Objective: From the records below, transcribe only the lines running from the one with "obj.data.transform(world)" through the one with "# the cut edges from flickering.". Keep both of those end lines.

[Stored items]
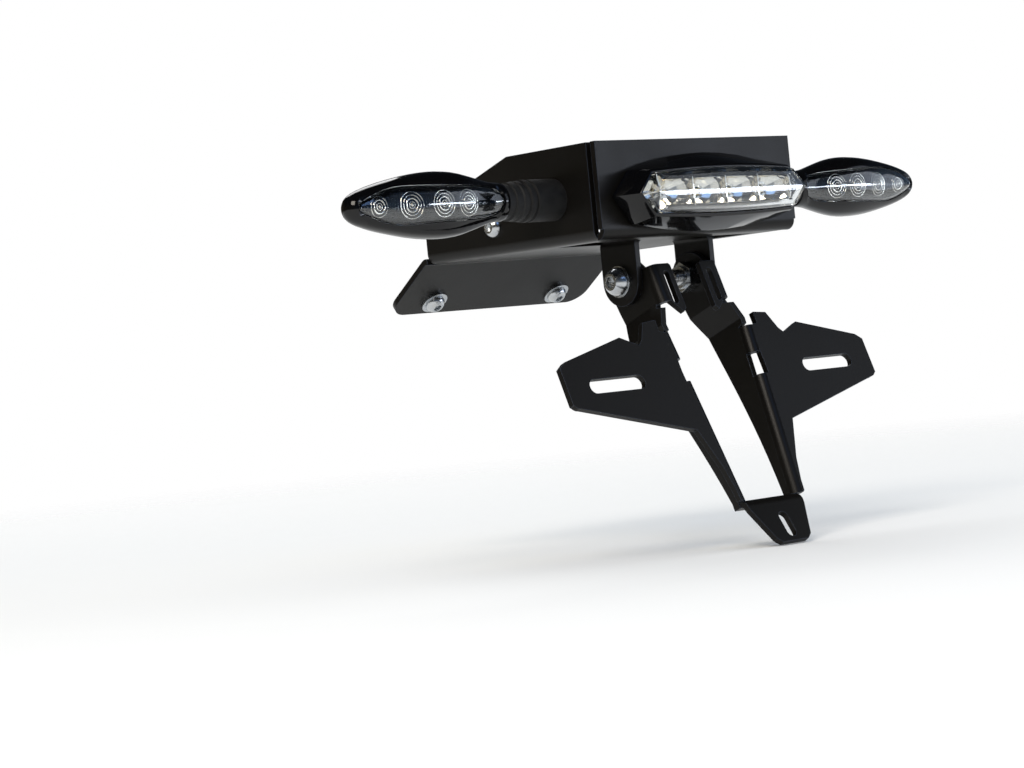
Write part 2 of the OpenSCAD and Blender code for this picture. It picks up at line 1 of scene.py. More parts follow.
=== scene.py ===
# %% [markdown]
# # Tail tidy in a small studio
# The object is a tail tidy: a folded sheet tray, a clear tail lamp on its rear
# plate, two indicators on rubber stalks and a folded number plate hanger that
# tilts on two pivot bolts. The folded sheets, nuts and washers come from the
# measured frame and only need their finishes. The lamp, the indicators and the
# bolts are rebuilt here with finer, rounder surfaces, because gloss, clear
# covers, bright optics and threads are what the eye goes to.

import math

import bmesh
import bpy
from mathutils import Matrix, Vector


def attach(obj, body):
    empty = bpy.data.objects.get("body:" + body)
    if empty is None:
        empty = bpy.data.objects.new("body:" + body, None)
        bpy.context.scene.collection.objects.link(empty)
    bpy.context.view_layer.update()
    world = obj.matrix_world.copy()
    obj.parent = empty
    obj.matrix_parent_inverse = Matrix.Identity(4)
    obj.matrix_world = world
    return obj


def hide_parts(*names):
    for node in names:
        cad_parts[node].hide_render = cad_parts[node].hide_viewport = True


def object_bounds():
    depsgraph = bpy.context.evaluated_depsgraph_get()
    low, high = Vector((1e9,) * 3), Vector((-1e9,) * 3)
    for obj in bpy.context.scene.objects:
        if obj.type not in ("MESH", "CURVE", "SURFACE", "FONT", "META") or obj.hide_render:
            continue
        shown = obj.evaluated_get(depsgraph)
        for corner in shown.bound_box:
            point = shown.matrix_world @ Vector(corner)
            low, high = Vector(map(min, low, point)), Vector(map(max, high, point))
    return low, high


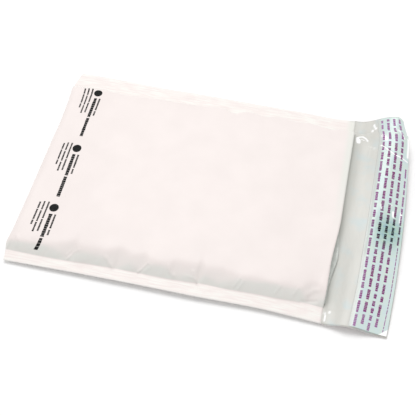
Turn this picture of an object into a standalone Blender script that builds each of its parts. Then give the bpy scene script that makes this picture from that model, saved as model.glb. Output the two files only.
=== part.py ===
"""Padded envelope: a poly bubble mailer with an open, self-sealing flap.

One plastic film is folded and welded along both sides into a pouch, and its
back runs on past the mouth as the flap. A folded sheet of bubble film lines the
pouch. A strip of hot-melt adhesive lies on the flap under a release liner.

Metres, +Z up, +X from the fold towards the flap, Y across. The origin is at
the middle of the underside. The envelope lies on its back, flap open.
"""

import math

import bmesh
import bpy
from mathutils import Vector

# Outside sizes of the envelope
WIDTH = 0.241
BODY = 0.305
FLAP = 0.060
SEAL = 0.0125
FULL_HEIGHT = 0.016
FOLD_HEIGHT = 0.012
MOUTH_HEIGHT = 0.015

# The film
FILM = 0.0003
WELD = 0.0002
WALL = 0.016
FOLD_DEPTH = 0.0065
SEAL_HEIGHT = 0.0032
SEAL_LIFT = 0.0020
WAIST = 0.0025
BOW = 0.0035

# What it is lined and closed with
CLEARANCE = 0.00025
BUBBLE = 0.003
BUBBLE_FRONT = BODY - 0.006
BUBBLE_OVERHANG = 0.003
ADHESIVE = 0.0003
ADHESIVE_EDGES = (0.032, 0.054)
ADHESIVE_MARGIN = 0.006
RELEASE = 0.0003
RELEASE_EDGES = (0.026, 0.0594)
RELEASE_MARGIN = 0.0012

# Derived
HALF = WIDTH / 2
SEAL_LINE = HALF - SEAL
PLY = FILM + WELD
BUBBLE_EDGE = SEAL_LINE - 0.3 * WALL
LENGTH = BODY + FLAP
CENTRE_X = 0.1833
STEP = 0.0002

# Stations of the meshes, as distances from the fold and from the middle
BODY_STATIONS = (0.008, 0.02, 0.036, 0.06, 0.095, 0.14, 0.19, 0.235, 0.265, 0.285, BUBBLE_FRONT)
FLAP_STATIONS = (0.003, 0.008, 0.014, 0.02, 0.026, 0.032, 0.0375, 0.043, 0.0485, 0.054, 0.0594)
WALL_STATIONS = (0.0, 0.07, 0.17, 0.3, 0.5, 0.75, 1.0)
MIDDLE_STATIONS = (0.0, 0.33, 0.66)
FOLD_ANGLES = (0.0, 15.0, 35.0, 60.0, 90.0)


def clamp(value):
    return max(0.0, min(1.0, value))


def ease(value):
    value = clamp(value)
    return value * value * (3 - 2 * value)


def rise(y):
    """0 in the side welds, 1 where the pouch is full."""
    inward = clamp((SEAL_LINE - abs(y)) / WALL)
    return math.sqrt(1 - (1 - inward) ** 2)


def height(x):
    """Height of the filled pouch at this distance from the fold."""
    swell = (FULL_HEIGHT - FOLD_HEIGHT) * ease(x / 0.07)
    droop = (FULL_HEIGHT - MOUTH_HEIGHT) * ease((x - BODY + 0.08) / 0.08)
    return FOLD_HEIGHT + swell - droop


def half_gap(x, y):
    """Half the distance between the two films."""
    return (PLY + (height(x) - FILM - PLY) * rise(y)) / 2


def centre(x, y):
    """Height midway between the two films: the welds lie lower than the middle."""
    weld = SEAL_HEIGHT + SEAL_LIFT * math.sin(math.pi * clamp(x / BODY))
    return weld * (1 - rise(y)) + height(x) / 2 * rise(y)


def waisted(x, y):
    """The filled pouch draws its own side welds inwards."""
    pull = WAIST / HALF * math.sin(math.pi * clamp(x / BODY)) ** 2
    return y * (1 - pull)


def flap_height(along, y):
    """The open flap waves over its length, and its far corner curls up."""
    side = y / HALF
    crest = 0.58 + 0.20 * side
    fall = 0.535 - 0.085 * side
    wave = 0.0080 + 0.00525 * side + 0.00375 * side * side
    end = 0.0050 + 0.0025 * side - 0.0015 * side * side
    start = centre(BODY, y) - half_gap(BODY, y)
    if along < crest:
        bump = 0.5 - 0.5 * math.cos(math.pi * along / crest)
    else:
        bump = 0.5 + 0.5 * math.cos(math.pi * clamp((along - crest) / fall))
    return start * (1 - along) ** 1.5 + wave * bump + end * along * along


def on_flap(reach, y):
    """Point of the flap at this distance along its film from the mouth."""
    x = BODY
    steps = max(1, round(reach / 0.0012))
    low = flap_height(0.0, y)
    for step in range(1, steps + 1):
        high = flap_height(reach * step / steps / FLAP, y)
        run = (reach / steps) ** 2 - (high - low) ** 2
        x += math.sqrt(max(run, 0.0))
        low = high
    bow = BOW * ease(reach / FLAP) * (1 - (y / HALF) ** 2)
    return Vector((x + bow, y, low))


def on_body(x, y, side):
    z = centre(x, y) + side * half_gap(x, y)
    return Vector((x, waisted(x, y), z))


def on_fold(angle, y):
    """Point of the fold at this angle: -90 at the front, 90 at the back."""
    turn = math.radians(angle)
    gap = half_gap(FOLD_DEPTH, y)
    deep = FOLD_DEPTH * gap / half_gap(FOLD_DEPTH, 0.0)
    x = deep * (1 - math.cos(turn))
    return Vector((x, waisted(x, y), centre(FOLD_DEPTH, y) - gap * math.sin(turn)))


def on_film(kind, where, y):
    if kind == "fold":
        return on_fold(where, y)
    if kind == "front":
        return on_body(where, y, 1)
    if kind == "back":
        return on_body(where, y, -1)
    return on_flap(where, y)


def inwards(kind, where, y):
    """Unit normal of the film, pointing into the pouch or up from the flap."""
    step = {"fold": 0.5, "front": -STEP, "back": STEP, "flap": STEP}[kind]
    travel = on_film(kind, where + step, y) - on_film(kind, where - step, y)
    across = on_film(kind, where, y + STEP) - on_film(kind, where, y - STEP)
    return travel.cross(across).normalized()


def row_of(kind, where, inset):
    """One row of a sheet: a function from y to a point this far inside the film."""

    def place(y):
        point = on_film(kind, where, y)
        if inset > 0.0:
            point = point + inwards(kind, where, y) * inset
        return point

    return place


def film_rows(front_end, flap_end, inset=0.0):
    """Rows from the front of the mouth round the fold and along the back."""
    stations = [x for x in BODY_STATIONS if x < front_end] + [front_end]
    rows = [row_of("front", x, inset) for x in reversed(stations)]
    angles = [-a for a in reversed(FOLD_ANGLES[1:])] + list(FOLD_ANGLES)
    rows += [row_of("fold", a, inset) for a in angles]
    rows += [row_of("back", x, inset) for x in BODY_STATIONS]
    rows.append(row_of("back", BODY, inset))
    reaches = [p for p in FLAP_STATIONS if p < flap_end] + [flap_end]
    return rows + [row_of("flap", p, inset) for p in reaches]


def film_columns(edge, *outer):
    """Distances from the middle, closer together in the steep side walls."""
    walls = [SEAL_LINE - WALL * part for part in WALL_STATIONS]
    inner = [(SEAL_LINE - WALL) * part for part in MIDDLE_STATIONS]
    right = sorted({y for y in inner + walls + list(outer) if y < edge - 1e-6} | {edge})
    return [-y for y in reversed(right) if y > 0] + right


def sheet(name, rows, columns, thickness, collection, material=None):
    """A grid moved onto the rows, then given its thickness on both sides."""
    build = bmesh.new()
    across = len(columns) - 1
    along = len(rows) - 1
    bmesh.ops.create_grid(build, x_segments=across, y_segments=along, size=1.0)
    for vertex in build.verts:
        column = round((vertex.co.x + 1) / 2 * across)
        row = round((vertex.co.y + 1) / 2 * along)
        point = rows[row](columns[column])
        vertex.co = point - Vector((CENTRE_X, 0, 0))
    mesh = bpy.data.meshes.new(name)
    build.to_mesh(mesh)
    build.free()
    thing = bpy.data.objects.new(name, mesh)
    collection.objects.link(thing)
    solid = thing.modifiers.new("Thickness", "SOLIDIFY")
    solid.thickness = thickness
    solid.offset = 0.0
    solid.use_even_offset = True
    if material is not None:
        mesh.materials.append(material)
    return thing


def material(name, colour, roughness):
    made = bpy.data.materials.new(name)
    made.use_nodes = True
    shader = made.node_tree.nodes["Principled BSDF"]
    shader.inputs["Base Color"].default_value = (*colour, 1.0)
    shader.inputs["Roughness"].default_value = roughness
    shader.inputs["Metallic"].default_value = 0.0
    return made


def new_collection(name):
    made = bpy.data.collections.new(name)
    bpy.context.scene.collection.children.link(made)
    return made


def weld_bar(name, side, helpers):
    """The fused band between the two films of one side seam."""
    columns = [side * (SEAL_LINE - 0.0002), side * (HALF - 0.0004)]
    rows = [
        lambda y, x=x: Vector((x, waisted(x, y), centre(x, y)))
        for x in (0.00012, *BODY_STATIONS, BODY - 0.0006)
    ]
    bar = sheet(name, rows, sorted(columns), PLY, helpers)
    bar.hide_render = True
    bar.display_type = "WIRE"
    return bar


def join(thing, helper):
    union = thing.modifiers.new("Weld", "BOOLEAN")
    union.operation = "UNION"
    union.solver = "EXACT"
    union.object = helper


def film_pouch(parts, helpers):
    rows = film_rows(BODY, FLAP)
    columns = film_columns(HALF, SEAL_LINE + SEAL / 2)
    white = material("polyethylene_film", (0.86, 0.84, 0.83), 0.45)
    pouch = sheet("film_pouch", rows, columns, FILM, parts, white)
    join(pouch, weld_bar("weld_near", -1, helpers))
    join(pouch, weld_bar("weld_far", 1, helpers))
    return pouch


def bubble_liner(parts):
    inset = FILM / 2 + CLEARANCE + BUBBLE / 2
    rows = film_rows(BUBBLE_FRONT, BUBBLE_OVERHANG, inset)
    columns = film_columns(BUBBLE_EDGE)
    clear = material("bubble_film", (0.80, 0.82, 0.82), 0.25)
    return sheet("bubble_liner", rows, columns, BUBBLE, parts, clear)


def flap_layer(name, edges, margin, inset, thickness, parts, finish):
    """A strip lying on the inside of the flap."""
    inside = [p for p in FLAP_STATIONS if edges[0] < p < edges[1]]
    reaches = [edges[0], *inside, edges[1]]
    rows = [row_of("flap", p, inset) for p in reaches]
    columns = film_columns(HALF - margin, SEAL_LINE)
    return sheet(name, rows, columns, thickness, parts, finish)


def main():
    for old in list(bpy.data.objects):
        bpy.data.objects.remove(old, do_unlink=True)
    parts = new_collection("padded_envelope")
    helpers = new_collection("helpers")
    helpers.hide_render = True
    film_pouch(parts, helpers)
    bubble_liner(parts)

    inset = FILM / 2 + CLEARANCE + ADHESIVE / 2
    glue = material("hot_melt_adhesive", (0.72, 0.76, 0.70), 0.15)
    flap_layer("adhesive_strip", ADHESIVE_EDGES, ADHESIVE_MARGIN, inset, ADHESIVE, parts, glue)

    inset += ADHESIVE / 2 + CLEARANCE + RELEASE / 2
    aqua = material("siliconised_film", (0.62, 0.76, 0.72), 0.2)
    flap_layer("release_liner", RELEASE_EDGES, RELEASE_MARGIN, inset, RELEASE, parts, aqua)


main()
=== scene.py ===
# %% [markdown]
# # A padded envelope, lying open
#
# A poly bubble mailer is made from webs of film. One film, white outside and
# grey inside, is folded across the bottom and heat-welded along both sides.
# Its back runs on past the mouth as the flap. A folded sheet of bubble film
# lines the pouch. A strip of hot melt on the flap waits under a release liner.
#
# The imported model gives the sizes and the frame: +X runs from the fold to the
# flap, +Y across, +Z up. Every soft piece here replaces the plain solid of the
# same piece, and stays where that solid is.

import math

import bpy
import numpy as np
from mathutils import Matrix, Vector


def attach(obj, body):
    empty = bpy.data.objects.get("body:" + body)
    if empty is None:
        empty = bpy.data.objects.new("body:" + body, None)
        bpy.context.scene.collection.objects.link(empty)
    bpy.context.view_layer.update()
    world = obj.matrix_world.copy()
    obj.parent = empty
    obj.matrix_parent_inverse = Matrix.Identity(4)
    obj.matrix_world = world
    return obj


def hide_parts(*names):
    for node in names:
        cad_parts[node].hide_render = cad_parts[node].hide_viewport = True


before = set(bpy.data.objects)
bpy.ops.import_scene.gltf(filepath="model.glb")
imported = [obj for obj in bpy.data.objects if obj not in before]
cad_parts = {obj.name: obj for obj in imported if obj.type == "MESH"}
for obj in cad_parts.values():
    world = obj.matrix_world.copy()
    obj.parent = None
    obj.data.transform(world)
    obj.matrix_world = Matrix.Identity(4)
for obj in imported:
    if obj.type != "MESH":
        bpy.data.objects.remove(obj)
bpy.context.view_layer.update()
MM = 0.001
print("nodes:", sorted(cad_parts))

# %% [markdown]
# ## Sizes
#
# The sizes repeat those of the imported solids, in metres. Film of 0.075 mm would
# be thinner than a hair, so the film here is drawn a little thicker, which keeps
# the cut edges from flickering.

# %% Sizes
WIDTH = 0.241
BODY = 0.305
FLAP = 0.060
FULL_HEIGHT = 0.016
FOLD_HEIGHT = 0.012
MOUTH_HEIGHT = 0.015
WALL = 0.016
FOLD_DEPTH = 0.0065
WELD_HEIGHT = 0.0032
WELD_LIFT = 0.0020
BOW = 0.0035
CENTRE_X = 0.1833
FILM = 0.0002
PLY = 0.0003
HALF = WIDTH / 2
FOLD_RUN = 0.0098
# The film's length in the fold, less the distance that the fold covers
FOLD_EXTRA = 0.0033
MOUTH = FOLD_RUN + BODY - FOLD_DEPTH
print("fold to flap end along the film, mm:", round((MOUTH + FLAP) / MM, 1))

# %% [markdown]
# ## Lines along the pouch
#
# A flat film can't close smoothly round a thick edge, so its spare length
# gathers. Between two tucks the side wall stands up in an arch. At a tuck the
# arch dies away and the panel comes down to the weld as a valley. The weld was
# drawn in by this, so its edge and its inner line wander by a few millimetres.
# Each line is a short table of (distance from the fold, value) in millimetres.

# %% Lines
NEAR_EDGE = [(0, 120.5), (62, 119.6), (132, 119.2), (183, 119.4), (220, 118.4)]
NEAR_EDGE += [(247, 117.9), (281, 119.2), (305, 120.2)]
FAR_EDGE = [(0, 120.5), (27, 120.8), (63, 119.3), (92, 117.9), (137, 118.2)]
FAR_EDGE += [(206, 118.0), (246, 118.4), (283, 117.6), (305, 119.6)]
NEAR_WELD = [(0, 109.2), (31, 110.1), (63, 110.3), (81, 109.3), (107, 108.9), (160, 108.8)]
NEAR_WELD += [(177, 107.9), (190, 106.7), (212, 107.6), (258, 106.9)]
NEAR_WELD += [(274, 105.7), (289, 104.6), (305, 105)]
FAR_WELD = [(0, 101.8), (50, 100.5), (60, 99.4), (71, 99.6), (95, 102.6), (140, 102.6)]
FAR_WELD += [(168, 105.6), (174, 101.4), (181, 100.8), (187, 104), (196, 106.8), (205, 104.3)]
FAR_WELD += [(213, 103.5), (223, 106.2), (233, 106.5), (243, 104), (259, 106), (275, 104)]
FAR_WELD += [(283, 103), (292, 104.3), (305, 103.4)]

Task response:
    obj.data.transform(world)
    obj.matrix_world = Matrix.Identity(4)
for obj in imported:
    if obj.type != "MESH":
        bpy.data.objects.remove(obj)
bpy.context.view_layer.update()
MM = 0.001
print("nodes:", sorted(cad_parts))

# %% [markdown]
# ## Sizes
#
# The sizes repeat those of the imported solids, in metres. Film of 0.075 mm would
# be thinner than a hair, so the film here is drawn a little thicker, which keeps
# the cut edges from flickering.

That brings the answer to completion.